Nostradamus’s “love jam” is apparently so powerful and efficacious that “if a man were to have a little of it in his mouth, and while having it in his mouth kissed a woman, or a woman him, and expelled it with his saliva, putting some of it in the other’s mouth, it would suddenly cause … a burning of her heart to perform the love-act”.

The book is based on knowledge acquired by Nostradamus before he went to Montpellier to study for a medical doctorate in 1529. Prior to this, he was a wandering apothecary. It’s essentially a medical cookbook containing, as in many modern examples of cookbooks, the recipes of other people.

His predictions were based on events from the past

Nostradamus claimed to base his published predictions on judicial astrology—the art of forecasting future events by calculation of the planets and stellar bodies in relationship to the earth. His sources include passages from classical historians like Plutarch as well as medieval chroniclers from whom he seems to have borrowed liberally.

Related Post

However, according to Peter Lemesurier, a former Cambridge linguist and professional translator who has written at least 10 books on the enigmatic figure, Nostradamus was neither an astrologer nor a seer; he simply believed that history will repeat itself. In fact, many scholars believe he paraphrased ancient end-of-the-world prophecies (mainly from the Bible) and then through astrological readings of the past, projected these events into the future. Using a technique dating back to biblical times known as bibliomancy, Nostradamus purportedly selected extracts from older sources at random and then used astrological calculations to project its recurrence in the future.
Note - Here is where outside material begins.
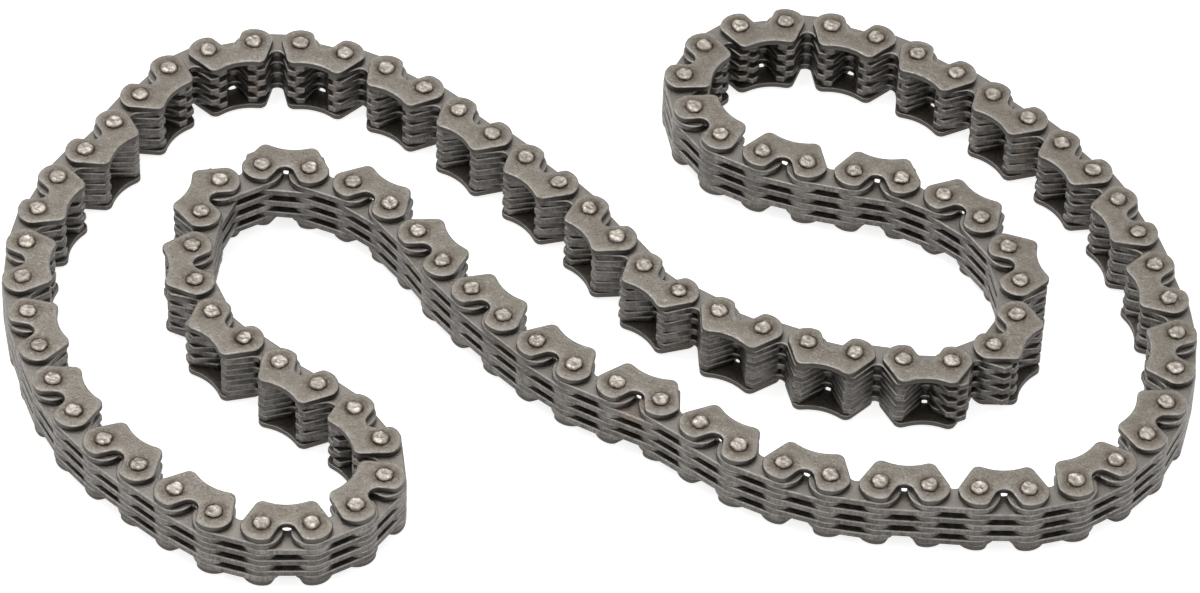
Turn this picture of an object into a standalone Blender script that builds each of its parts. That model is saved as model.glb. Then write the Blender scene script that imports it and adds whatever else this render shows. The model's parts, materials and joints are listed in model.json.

His contemporaries criticized his astrological skills.

Before he published “The Prophecies” in 1555 Nostradamus was already known for his almanacs, which he had begun to publish on an annual basis beginning five years earlier. The texts provided useful weather information for farmers and predictions for the coming year, and eventually caught the attention of the queen of France, Catherine de’ Medici, who summoned Nostradamus to Paris to explain his predictions and draw up horoscopes for her children. However, not all of the attention he received was positive. Nostradamus Les Propheties. Source

He was criticized by professional astrologers of the day for incompetence and assuming that comparative horoscopy (the comparison of future planetary configurations with those accompanying known past events) could predict the future.

Laurens Videl published a pamphlet in 1558 entitled “Declaration of the abuses, ignorances and sedition of Michel Nostradamus” in which he railed against both the content of Nostradamus’ predictions and his lack of basic astrological skills, stating: “I can say with complete confidence that of true astrology you understand less than nothing, as is evident not merely to the learned, but to learners in astrology too, as your works amply demonstrate, you who cannot calculate the least movement of any heavenly body whatever.”

Nostradamus’ prophecies were used as propaganda during World War II.

During World War II, leaflets with false Nostradamus quatrains predicting the defeat of France were launched by German planes over European skies. It seems that this operation was mastered by Nazi political secretary Rudolf Hess and that even Adolf Hitler believed in Nostradamus’ quatrains. Certainly, his propaganda Minister Joseph Goebbels did, under the influence of his wife Magda.

Magda Goebbels stumbled upon a passage in the book “Mysterien von Sonne und Seele” (Mysteries of the Sun and Soul) in which one of Nostradamus’ quatrains was believed to predict that crises would develop in England and Poland in 1939.

The Allies retaliated with a bit of psychological warfare of their own, airdropping large quantities of flyers over German-occupied territories, claiming that Nostradamus had actually foreseen Germany’s defeat. In an attempt to boost American morale, MGM also produced a series of short films about the famous soothsayer.